- Loyetea
- Coordinates: 41°19′00″S 145°55′28″E﻿ / ﻿41.3167°S 145.9244°E
- Population: 20 (SAL 2021)
- Postcode(s): 7316
- Location: 42 km (26 mi) SW of Ulverstone
- LGA(s): Central Coast
- Region: North-west and west
- State electorate(s): Braddon
- Federal division(s): Braddon
Localities around Loyetea:
| Upper Natone | South Riana | Gunns Plains |
| Hampshire, Upper Natone | Loyetea | Gunns Plains |
| Guildford | Loongana | Loongana |

= Loyetea, Tasmania =

Loyetea is a rural locality in the local government area (LGA) of Central Coast in the North-west and west LGA region of Tasmania.
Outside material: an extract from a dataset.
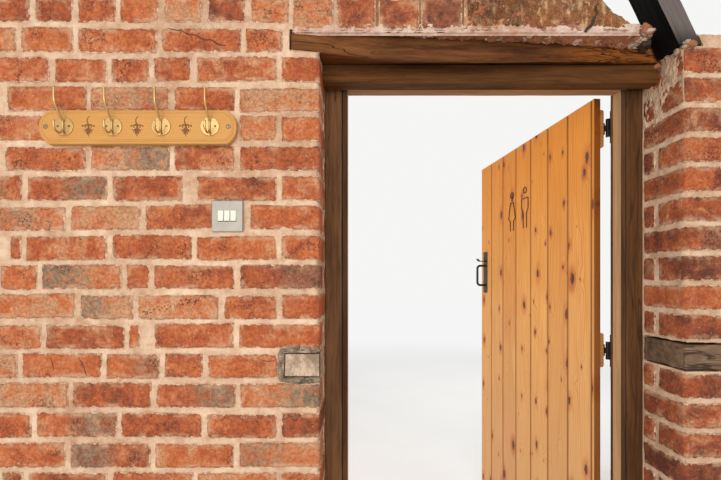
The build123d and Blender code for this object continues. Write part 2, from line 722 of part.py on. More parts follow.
def coat_rack_board():
    """A board with bowed ends, its rounded edge stepped down from a raised face."""
    half = RACK_BODY_LENGTH / 2
    low, high = -RACK_HEIGHT / 2, RACK_HEIGHT / 2
    outline = Line((-half, low), (half, low))
    outline += ThreePointArc((half, low), (half + RACK_END_LENGTH, 0), (half, high))
    outline += Line((half, high), (-half, high))
    outline += ThreePointArc((-half, high), (-half - RACK_END_LENGTH, 0), (-half, low))
    wall_face = Plane(origin=(RACK_CENTRE_X, 0, RACK_MIDDLE_Z), x_dir=(1, 0, 0), z_dir=(0, -1, 0))
    shape = make_face(outline)
    board = extrude(wall_face * shape, amount=RACK_THICK - RACK_STEP_DEPTH)
    board = fillet(board.faces().sort_by(Axis.Y)[0].edges(), RACK_EDGE_ROUND)
    raised = offset(shape, amount=-RACK_STEP_WIDTH)
    return board + extrude(wall_face * raised, amount=RACK_THICK)


def coat_hook(index):
    """A round rose whose one bent bar is a tall prong above and a short curl below."""
    x = RACK_CENTRE_X + (index - (HOOK_COUNT - 1) / 2) * HOOK_PITCH
    face = -RACK_THICK
    rose = rod((x, face, RACK_MIDDLE_Z), (x, face - HOOK_ROSE_THICK, RACK_MIDDLE_Z), HOOK_ROSE_RADIUS)
    rose = fillet(rose.faces().sort_by(Axis.Y)[0].edges(), HOOK_ROSE_THICK / 2)
    side = [
        (HOOK_TOP_REACH, HOOK_TOP_RISE),
        (HOOK_TOP_REACH, HOOK_TOP_RISE - HOOK_TOP_STRAIGHT),
        (HOOK_KNEE_REACH, HOOK_KNEE_RISE),
        (HOOK_SPINE_REACH, HOOK_SPINE_HALF_HEIGHT),
        (HOOK_SPINE_REACH, -HOOK_SPINE_HALF_HEIGHT),
        (HOOK_SPINE_REACH + HOOK_CURL_HEEL, -HOOK_CURL_DROP),
        (HOOK_CURL_REACH - HOOK_CURL_TOE, HOOK_CURL_TOE_RISE - HOOK_CURL_DROP),
        (HOOK_CURL_REACH, HOOK_CURL_TIP_RISE),
    ]
    path = [(x, face - reach, RACK_MIDDLE_Z + rise) for reach, rise in side]
    hook = rose + bent_rod(path, HOOK_WIRE_RADIUS, HOOK_BENDS)
    for tip in (path[0], path[-1]):
        hook += Pos(*tip) * Sphere(HOOK_TIP_RADIUS)
    return hook


def rocker_centre(index):
    return SWITCH_X + (index - (ROCKER_COUNT - 1) / 2) * ROCKER_PITCH


def switch_plate():
    """A square metal plate with a cradle behind it in which the rockers' trunnions turn."""
    half = SWITCH_SIZE / 2
    plate = block(
        (SWITCH_X - half, SWITCH_X + half),
        (-SWITCH_THICK, 0),
        (SWITCH_Z - half, SWITCH_Z + half),
    )
    plate = fillet(plate.edges().filter_by(Axis.Y), SWITCH_CORNER)
    front = plate.faces().sort_by(Axis.Y)[0]
    plate = chamfer(front.edges(), SWITCH_CORNER / 2)
    half_window_height = ROCKER_HEIGHT / 2 + ROCKER_CLEAR_END
    half_window_width = ROCKER_WIDTH / 2 + ROCKER_CLEAR_SIDE
    cradle_half_width = (ROCKER_COUNT - 1) / 2 * ROCKER_PITCH + half_window_width + CRADLE_WALL
    plate += block(
        (SWITCH_X - cradle_half_width, SWITCH_X + cradle_half_width),
        (-SWITCH_THICK / 2, CRADLE_DEPTH),
        (SWITCH_Z - half_window_height - CRADLE_WALL, SWITCH_Z + half_window_height + CRADLE_WALL),
    )
    for index in range(ROCKER_COUNT):
        x = rocker_centre(index)
        plate -= block(
            (x - half_window_width, x + half_window_width),
            (-SWITCH_THICK - 1, CRADLE_DEPTH + 1),
            (SWITCH_Z - half_window_height, SWITCH_Z + half_window_height),
        )
        reach = ROCKER_WIDTH / 2 + TRUNNION_LENGTH + TRUNNION_CLEAR
        socket = rod((x - reach, 0, SWITCH_Z), (x + reach, 0, SWITCH_Z), TRUNNION_RADIUS + TRUNNION_CLEAR)
        plate -= socket
    return plate


def switch_rocker(index):
    """A dished rocker with a trunnion on each side, at rest with its top pressed in."""
    x = rocker_centre(index)
    half = ROCKER_HEIGHT / 2
    face = -SWITCH_THICK - ROCKER_PROUD
    profile = [
        (ROCKER_BACK, SWITCH_Z - half * 0.7),
        (0, SWITCH_Z - half),
        (face, SWITCH_Z - half),
        (face + ROCKER_DISH, SWITCH_Z),
        (face, SWITCH_Z + half),
        (0, SWITCH_Z + half),
        (ROCKER_BACK, SWITCH_Z + half * 0.7),
    ]
    reach = ROCKER_WIDTH / 2 + TRUNNION_LENGTH
    rocker = side_prism(profile, x, ROCKER_WIDTH)
    rocker += rod((x - reach, 0, SWITCH_Z), (x + reach, 0, SWITCH_Z), TRUNNION_RADIUS)
    return Pos(0, 0, SWITCH_Z) * Rot(-ROCKER_SWING / 2, 0, 0) * Pos(0, 0, -SWITCH_Z) * rocker


def switch_back_box():
    """The open metal box let into the brickwork behind the switch plate."""
    half = BACK_BOX_SIZE / 2
    inside = half - BACK_BOX_WALL
    outer = block(
        (SWITCH_X - half, SWITCH_X + half), (0, BACK_BOX_DEPTH), (SWITCH_Z - half, SWITCH_Z + half)
    )
    inner = block(
        (SWITCH_X - inside, SWITCH_X + inside),
        (-1, BACK_BOX_DEPTH - BACK_BOX_WALL),
        (SWITCH_Z - inside, SWITCH_Z + inside),
    )
    return outer - inner


def fixed_pieces():
    pieces = {
        "wall_left": left_wall(),
        "wall_right": right_pier(),
        "wall_over_door": wall_over_door(),
        "pad_block_left": left_pad_block(),
        "pad_block_right": right_pad_block(),
        "lintel_upper": upper_lintel(),
        "lintel_lower": lower_lintel(),
        "frame_post_left": frame_post(-1),
        "frame_post_right": frame_post(1),
        "frame_head": frame_head(),
        "stop_left": side_stop(-1),
        "stop_right": side_stop(1),
        "stop_head": head_stop(),
        "door_threshold": threshold(),
        "raking_strut": raking_strut(),
        "latch_keep": latch_keep(),
        "coat_rack_board": coat_rack_board(),
        "switch_plate": switch_plate(),
        "switch_back_box": switch_back_box(),
    }
    for place in LEDGE_CENTRES:
        pieces[f"hinge_plate_{place}"] = hinge_plate(place)
    for index in range(HOOK_COUNT):
        pieces[f"coat_hook_{index + 1}"] = coat_hook(index)
    for index in range(ROCKER_COUNT):
        pieces[f"switch_rocker_{index + 1}"] = switch_rocker(index)
    return pieces


def door_pieces():
    pieces = {
        "door_boards": door_boards(),
        "latch_handle": latch_handle(),
        "latch_backing_block": backing_block(),
        "latch_staple": latch_staple(),
        "latch_pivot": latch_pivot(),
        "latch_bar": latch_bar(),
        "thumb_piece": thumb_piece(),
        "sign_woman": sign_woman(),
        "sign_man": sign_man(),
    }
    for place in LEDGE_CENTRES:
        pieces[f"ledge_{place}"] = ledge(place)
        pieces[f"hinge_strap_{place}"] = hinge_strap(place)
    return {name: swing_open(shape) for name, shape in pieces.items()}


def main():
    os.makedirs("parts", exist_ok=True)
    to_origin = Pos(0, -THRESHOLD_MIDDLE, 0)
    for name, shape in {**fixed_pieces(), **door_pieces()}.items():
        export_step(to_origin * shape, f"parts/{name}.step")


main()
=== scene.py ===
"""Looks of an old brick wall bay: worn bricks, dark timber, a boarded pine door and its iron.

Metres throughout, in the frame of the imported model: +Z up, +X right, +Y away through the
doorway. Bricks, mortar and weathered timber are made round the plain solids they stand for.
"""

import json
import math
import random

import bmesh
import bpy
from mathutils import Matrix, Vector, noise


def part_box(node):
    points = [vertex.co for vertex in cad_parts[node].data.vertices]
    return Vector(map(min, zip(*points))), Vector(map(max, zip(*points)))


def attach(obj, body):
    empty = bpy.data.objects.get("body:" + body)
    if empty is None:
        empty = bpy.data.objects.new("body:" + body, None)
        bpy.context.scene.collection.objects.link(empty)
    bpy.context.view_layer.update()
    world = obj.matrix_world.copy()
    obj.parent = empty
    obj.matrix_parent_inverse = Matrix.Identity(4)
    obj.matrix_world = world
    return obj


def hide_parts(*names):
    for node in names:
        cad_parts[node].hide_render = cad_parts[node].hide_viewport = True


bl_info = {
    "name": "Old Doorway Bay",
    "version": (1, 0, 0),
    "blender": (4, 5, 0),
    "location": "3D View > Sidebar > Doorway",
    "description": "Dresses a brick wall bay with a timber-framed doorway and a boarded door",
    "category": "Object",
}

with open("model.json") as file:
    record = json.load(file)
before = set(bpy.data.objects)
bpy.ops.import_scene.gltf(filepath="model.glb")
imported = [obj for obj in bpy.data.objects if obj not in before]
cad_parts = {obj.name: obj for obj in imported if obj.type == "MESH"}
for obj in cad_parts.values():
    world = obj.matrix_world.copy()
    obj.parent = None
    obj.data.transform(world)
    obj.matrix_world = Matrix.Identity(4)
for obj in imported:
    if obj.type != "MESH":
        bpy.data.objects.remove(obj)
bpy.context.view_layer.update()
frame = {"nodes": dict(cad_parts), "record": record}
NODES = frame["nodes"]
JOINTS = {joint["name"]: joint for joint in frame["record"]["behaviour"]["joints"]}

# Places read from the frame
WALL_LOW, WALL_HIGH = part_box("wall_left")
WALL_FRONT = WALL_LOW.y
WALL_BACK = WALL_HIGH.y
LEFT_JAMB = WALL_HIGH.x
PIER_LOW, PIER_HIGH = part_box("wall_right")
UPPER_LOW, UPPER_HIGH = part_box("wall_over_door")
PAD_LEFT_LOW, PAD_LEFT_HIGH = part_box("pad_block_left")
PAD_RIGHT_LOW, PAD_RIGHT_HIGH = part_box("pad_block_right")
LINTEL_LOW, LINTEL_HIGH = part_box("lintel_upper")
SWITCH_LOW, SWITCH_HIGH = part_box("switch_plate")
SWITCH_BOX_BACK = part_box("switch_back_box")[1].y
RAKE_FOOT = UPPER_HIGH.x - 0.01
UPPER_CORNERS = [vertex.co for vertex in NODES["wall_over_door"].data.vertices]
RAKE_HEAD = max(corner.x for corner in UPPER_CORNERS if corner.z > UPPER_HIGH.z - 1e-4)
RACK_LOW, RACK_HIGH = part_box("coat_rack_board")
POST_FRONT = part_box("frame_post_right")[0].y
STOP_LOW, STOP_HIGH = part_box("stop_right")
STOP_HEAD_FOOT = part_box("stop_head")[0].z
STRUT_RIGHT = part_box("raking_strut")[1].x + 0.005
PIER_SHELF = PIER_HIGH.z - 0.033
PIN = Vector(JOINTS["door_swing"]["pos_m"])
OPEN_ANGLE = math.radians(JOINTS["door_swing"]["range_deg"][1])
TO_OPEN = Matrix.Translation(PIN) @ Matrix.Rotation(-OPEN_ANGLE, 4, "Z") @ Matrix.Translation(-PIN)
TO_CLOSED = TO_OPEN.inverted()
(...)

The locality is about 42 km south-west of the town of Ulverstone. The 2021 census recorded a population of 20 for the state suburb of Loyetea.

==History==
Loyetea was gazetted as a locality in 1973. The locality was previously known as Milton or Lowana. Loyetea is believed to be an Aboriginal word for “love”.

The locality is a mountainous area used for logging.

==Geography==
The Blythe River forms the western boundary.

==Road infrastructure==
Route B17 (South Riana Road) passes to the north-east. From there, Loyetea Road provides access to the locality.